Player who lived in Wales until he was 13 will lead out the Kerry club in the junior football club final

Nathan Breen of Beaufort. “When you’re further out the field you can have a bit more of an influence on the game, and you can kind of be involved a bit more.” Photograph:  Eóin Noonan/Sportsfile
Nathan Breen of Beaufort. “When you’re further out the field you can have a bit more of an influence on the game, and you can kind of be involved a bit more.” Photograph: Eóin Noonan/Sportsfile

The road less travelled: Nathan Breen captains Beaufort in Saturday’s All-Ireland junior club football final against Sligo’s Easkey. On one level his career is predictable because his father is from the small parish under Carrauntohill, but on another it’s another one of those Kerry football yarns.

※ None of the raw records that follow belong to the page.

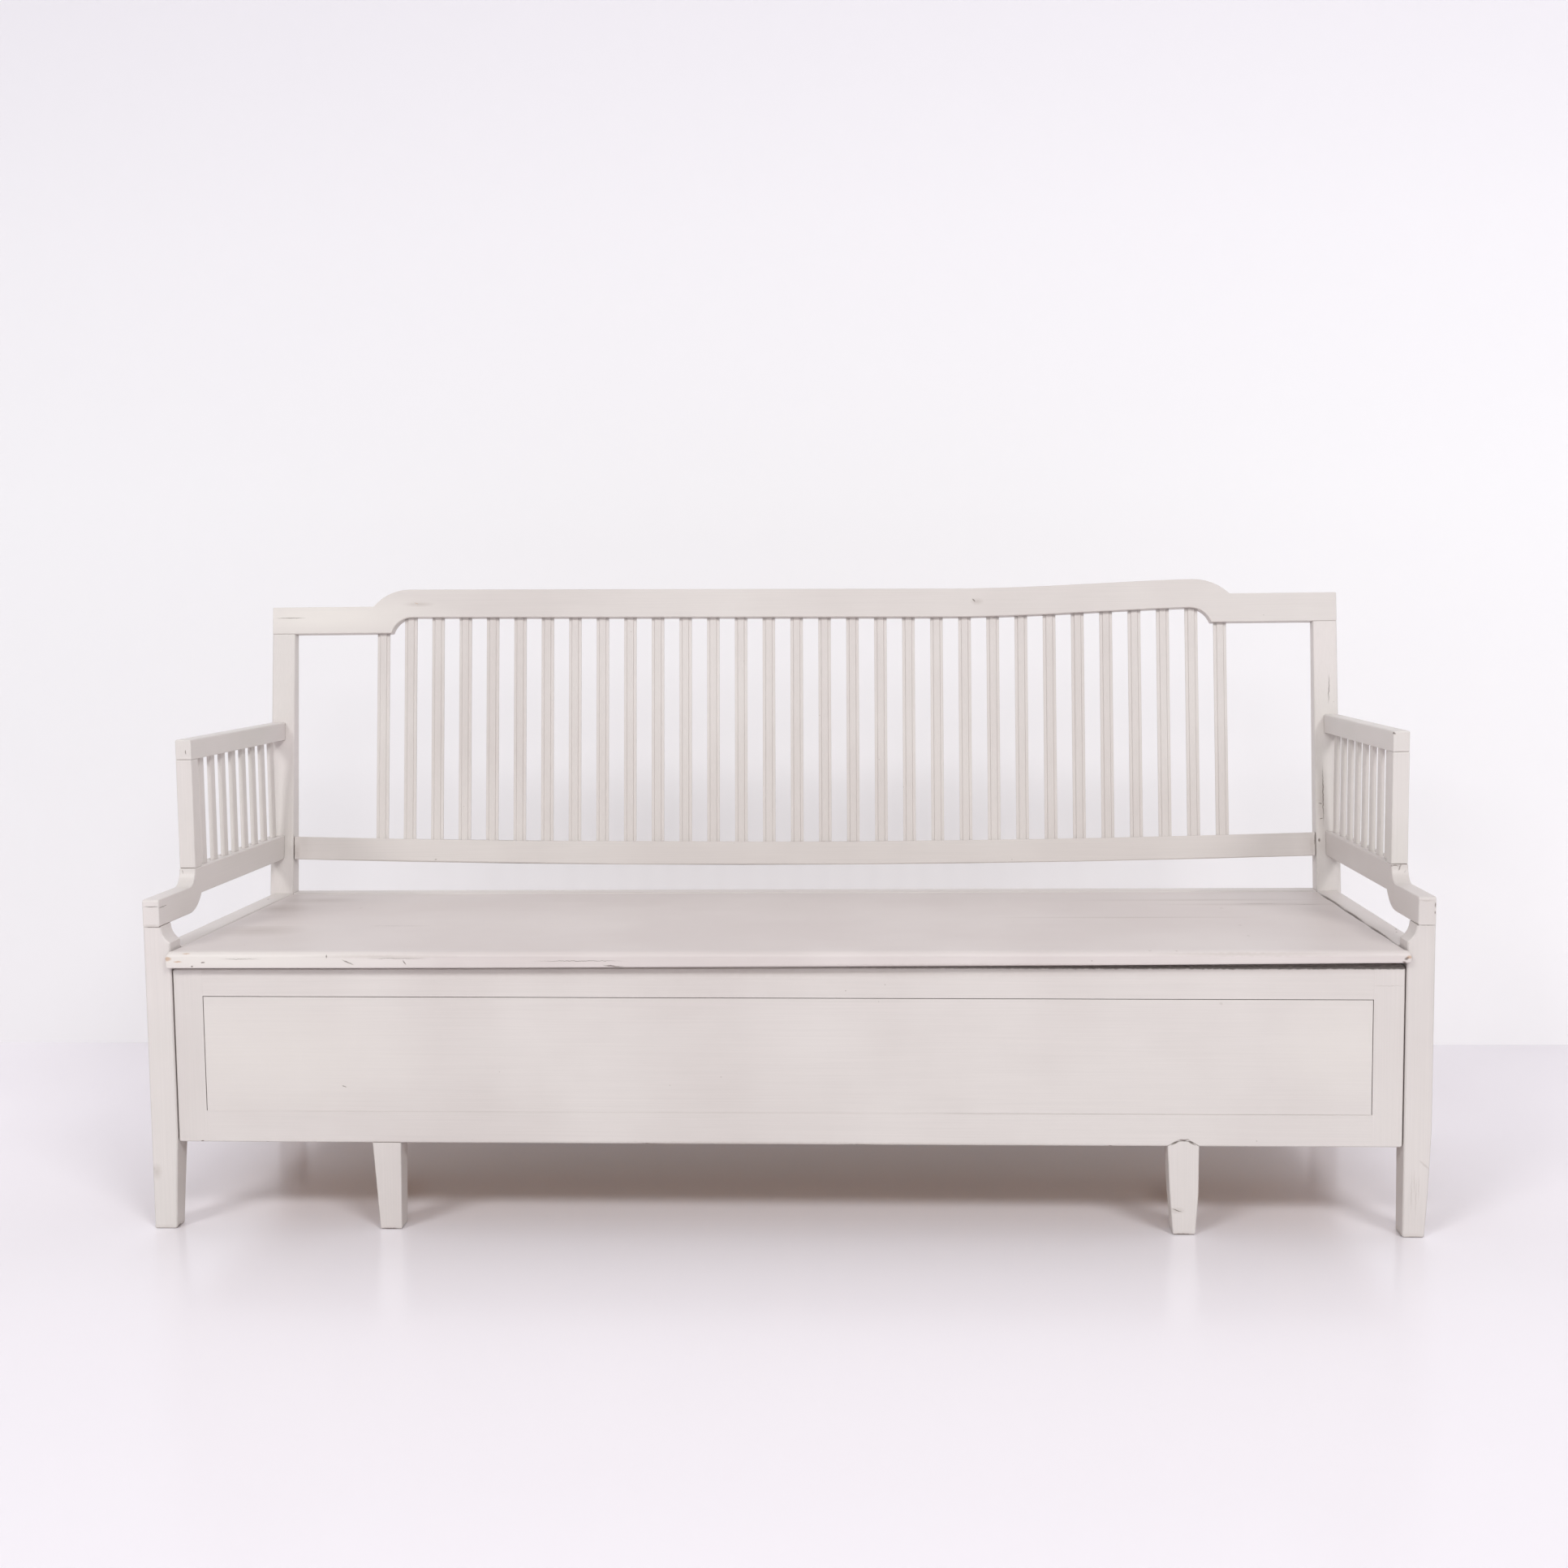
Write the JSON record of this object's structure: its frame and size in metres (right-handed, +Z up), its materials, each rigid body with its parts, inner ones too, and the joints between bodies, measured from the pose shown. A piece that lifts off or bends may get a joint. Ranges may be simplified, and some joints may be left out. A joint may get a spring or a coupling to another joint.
{
  "type": "pull-out bench bed",
  "caption": "Painted wooden bench with slatted back and arms, a lift-up seat lid and a deep drawer on legs that pulls forward to make a bed.",
  "frame": {"origin": "centre of the overall box at floor level", "axes": "+X to the right of someone facing the bench, +Y towards the back, +Z up"},
  "size_m": [1.95, 0.7172, 0.9962],
  "materials": {
    "painted_pine": "satin paint brushed on pine",
    "bare_pine": "planed pine, unpainted",
    "steel": "dull steel"
  },
  "bodies": {
    "bench_frame": {"arm_low_rail_left": "painted_pine", "arm_low_rail_right": "painted_pine", "arm_slats_left": "painted_pine", "arm_slats_right": "painted_pine", "arm_stile_left": "painted_pine", "arm_stile_right": "painted_pine", "arm_top_rail_left": "painted_pine", "arm_top_rail_right": "painted_pine", "back_middle_rail": "painted_pine", "back_slats": "painted_pine", "crest_rail": "painted_pine", "drawer_runner_left": "bare_pine", "drawer_runner_right": "bare_pine", "frame_stops": "bare_pine", "front_post_left": "painted_pine", "front_post_right": "painted_pine", "rear_boards": "bare_pine", "rear_bottom_rail": "bare_pine", "rear_post_left": "painted_pine", "rear_post_right": "painted_pine", "rear_seat_rail": "painted_pine", "runner_screws": "steel", "side_board_left": "painted_pine", "side_board_right": "painted_pine", "side_rail_left": "painted_pine", "side_rail_right": "painted_pine"},
    "seat_lid": {"lid_battens": "bare_pine", "lid_board_front": "painted_pine", "lid_board_middle": "painted_pine", "lid_board_rear": "painted_pine", "lid_pivot_pins": "steel"},
    "bed_drawer": {"drawer_back": "bare_pine", "drawer_bearers": "bare_pine", "drawer_bottom_boards": "bare_pine", "drawer_bottom_rail": "painted_pine", "drawer_catches": "bare_pine", "drawer_leg_left": "painted_pine", "drawer_leg_right": "painted_pine", "drawer_panel": "painted_pine", "drawer_side_left": "bare_pine", "drawer_side_right": "bare_pine", "drawer_stile_left": "painted_pine", "drawer_stile_right": "painted_pine", "drawer_top_rail": "painted_pine"}
  },
  "joints": [
    {"name": "lid_hinge", "type": "hinge", "parent": "bench_frame", "child": "seat_lid", "pos_m": [0, 0.24289, 0.424], "axis": [-1, 0, 0], "range_deg": [0, 97.5]},
    {"name": "drawer_slide", "type": "slide", "parent": "bench_frame", "child": "bed_drawer", "axis": [0, -1, 0], "range_m": [0, 0.5]}
  ]
}
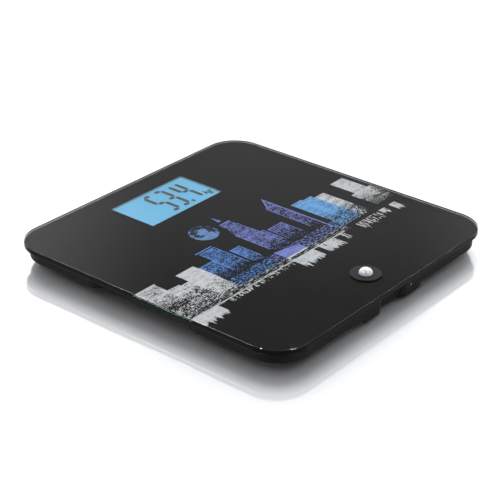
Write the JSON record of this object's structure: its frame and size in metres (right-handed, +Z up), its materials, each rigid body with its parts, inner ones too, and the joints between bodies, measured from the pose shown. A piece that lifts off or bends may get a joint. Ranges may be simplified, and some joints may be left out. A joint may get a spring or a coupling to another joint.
{
  "type": "glass personal scale",
  "caption": "Square black glass personal scale with a backlit display, a domed approach sensor and a night light, on four load-sensing feet.",
  "frame": {"origin": "on the floor, under the centre of the square glass plate", "axes": "+Z up, +Y towards the display edge, +X to the reader's right"},
  "size_m": [0.3, 0.3, 0.029],
  "materials": {
    "back_print": "black back print with a blue and white night skyline",
    "bezel_plastic": "satin dark grey moulding",
    "bright_steel": "nickel plated",
    "button_plastic": "grey moulding",
    "cell_wrap": "printed shrink wrap on a steel can, no text",
    "chip_resin": "black resin",
    "circuit_board": "green board with printed copper",
    "clear_glass": "polished tempered float glass, 5 mm",
    "contact_steel": "nickel plated spring steel",
    "display_glass": "liquid crystal glass over a blue backlight",
    "dome_lens": "milky lens plastic with facets",
    "door_plastic": "fine-textured black moulding",
    "foam": "closed-cell black foam",
    "foot_plastic": "satin black moulding",
    "gauge_resin": "white epoxy over a foil gauge",
    "inner_plastic": "natural moulding",
    "label": "blank silver-grey label",
    "lead_sheath": "grey sheathed lead",
    "led_resin": "clear resin",
    "light_guide": "clear acrylic light guide",
    "load_cell_steel": "stamped steel",
    "pad_rubber": "ribbed dark rubber",
    "polariser": "blue tinted film",
    "tray_plastic": "fine-textured black moulding",
    "zebra_rubber": "layered contact rubber"
  },
  "bodies": {
    "scale_body": {"backprint_film": "back_print", "base_tray": "tray_plastic", "battery_box": "inner_plastic", "battery_cell_1": "cell_wrap", "battery_cell_2": "cell_wrap", "battery_cell_3": "cell_wrap", "battery_contact_plates": "contact_steel", "battery_lead": "lead_sheath", "battery_springs": "contact_steel", "controller_chip": "chip_resin", "foam_tape": "foam", "glass_platform": "clear_glass", "lcd_backlight": "light_guide", "lcd_gasket": "foam", "lcd_panel": "display_glass", "lcd_polariser": "polariser", "lead_sockets": "inner_plastic", "load_cell_front_left": "load_cell_steel", "load_cell_front_right": "load_cell_steel", "load_cell_lead_front_left": "lead_sheath", "load_cell_lead_front_right": "lead_sheath", "load_cell_lead_rear_left": "lead_sheath", "load_cell_lead_rear_right": "lead_sheath", "load_cell_rear_left": "load_cell_steel", "load_cell_rear_right": "load_cell_steel", "main_board": "circuit_board", "main_board_screws": "bright_steel", "motion_sensor_can": "bright_steel", "night_light_led": "led_resin", "rating_label": "label", "sensor_bezel": "bezel_plastic", "sensor_board": "circuit_board", "sensor_board_lead": "lead_sheath", "sensor_board_screws": "bright_steel", "sensor_dome": "dome_lens", "sensor_housing_front_left": "inner_plastic", "sensor_housing_front_right": "inner_plastic", "sensor_housing_rear_left": "inner_plastic", "sensor_housing_rear_right": "inner_plastic", "sensor_lock_ring": "inner_plastic", "strain_gauges": "gauge_resin", "unit_switch": "inner_plastic", "zebra_strips": "zebra_rubber"},
    "battery_door": {"battery_door": "door_plastic"},
    "unit_button": {"unit_button": "button_plastic", "switch_plunger": "inner_plastic"},
    "foot_front_left": {"foot_cap_front_left": "foot_plastic", "foot_pad_front_left": "pad_rubber"},
    "foot_front_right": {"foot_cap_front_right": "foot_plastic", "foot_pad_front_right": "pad_rubber"},
    "foot_rear_left": {"foot_cap_rear_left": "foot_plastic", "foot_pad_rear_left": "pad_rubber"},
    "foot_rear_right": {"foot_cap_rear_right": "foot_plastic", "foot_pad_rear_right": "pad_rubber"}
  },
  "joints": [
    {"name": "foot_front_left_float", "type": "slide", "parent": "scale_body", "child": "foot_front_left", "axis": [0, 0, -1], "range_m": [0, 0.0008]},
    {"name": "foot_front_right_float", "type": "slide", "parent": "scale_body", "child": "foot_front_right", "axis": [0, 0, -1], "range_m": [0, 0.0008]},
    {"name": "foot_rear_left_float", "type": "slide", "parent": "scale_body", "child": "foot_rear_left", "axis": [0, 0, -1], "range_m": [0, 0.0008]},
    {"name": "foot_rear_right_float", "type": "slide", "parent": "scale_body", "child": "foot_rear_right", "axis": [0, 0, -1], "range_m": [0, 0.0008]},
    {"name": "unit_button_press", "type": "slide", "parent": "scale_body", "child": "unit_button", "axis": [0, 0, 1], "range_m": [0, 0.0005], "stiffness_N_per_m": 600},
    {"name": "battery_door_slide", "type": "slide", "parent": "scale_body", "child": "battery_door", "axis": [0, 1, 0], "range_m": [0, 0.046]}
  ]
}
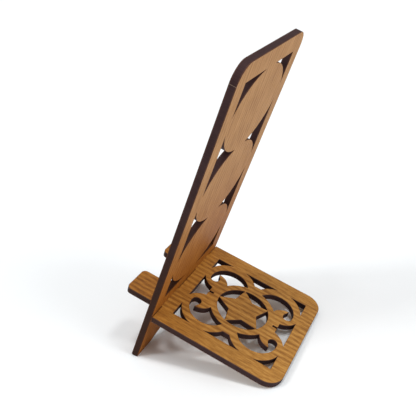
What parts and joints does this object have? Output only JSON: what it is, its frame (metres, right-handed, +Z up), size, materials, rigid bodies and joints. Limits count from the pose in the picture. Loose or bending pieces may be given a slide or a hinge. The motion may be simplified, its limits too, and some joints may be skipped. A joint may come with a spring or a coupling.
{
  "type": "tablet stand",
  "caption": "Interlocking flat-pack tablet stand: a leaning back panel with three ovals, and a sloping base with a star and scrolls whose tabs make the ledge.",
  "frame": {"origin": "on the resting surface, midway across the width and midway between the tabs' front ends and the base's rear edge", "axes": "+X across the width, +Y to the rear, where the base slopes down and the back panel leans; +Z up. The tablet sits on the -Y side"},
  "size_m": [0.1, 0.1162, 0.2089],
  "materials": {
    "oak_veneer": "satin oiled oak veneer, straight grain, edges darkened by the laser",
    "board_core": "matte fibreboard core, edges charred dark brown by the laser"
  },
  "bodies": {
    "back_panel": {"back_panel_core": "board_core", "back_panel_front_veneer": "oak_veneer", "back_panel_rear_veneer": "oak_veneer"},
    "base_panel": {"base_panel_core": "board_core", "base_panel_top_veneer": "oak_veneer", "base_panel_underside_veneer": "oak_veneer"}
  },
  "joints": [
    {"name": "back_slide", "type": "slide", "parent": "base_panel", "child": "back_panel", "axis": [0, -0.9265, 0.3762], "range_m": [0, 0.03]}
  ]
}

“Anyone named Breen living in Beaufort is expected to represent the club,” he says. “I lived in Wales until I was 13. My family moved back in 2006. That’s when I started playing football.

“I’d seen Kerry games and stuff like that. My dad had me up at the park above at the house in Wales, teaching me how to kick a ball with my hands. It was only that summer I got the full exposure to the game.”

In Wales his first game was rugby, although his mother, Francine, had been a class-mate at school of Wales soccer international Ian Rush. He got a feel for football on holidays back in his father’s home place, so he wasn’t an absolute beginner when the family relocated.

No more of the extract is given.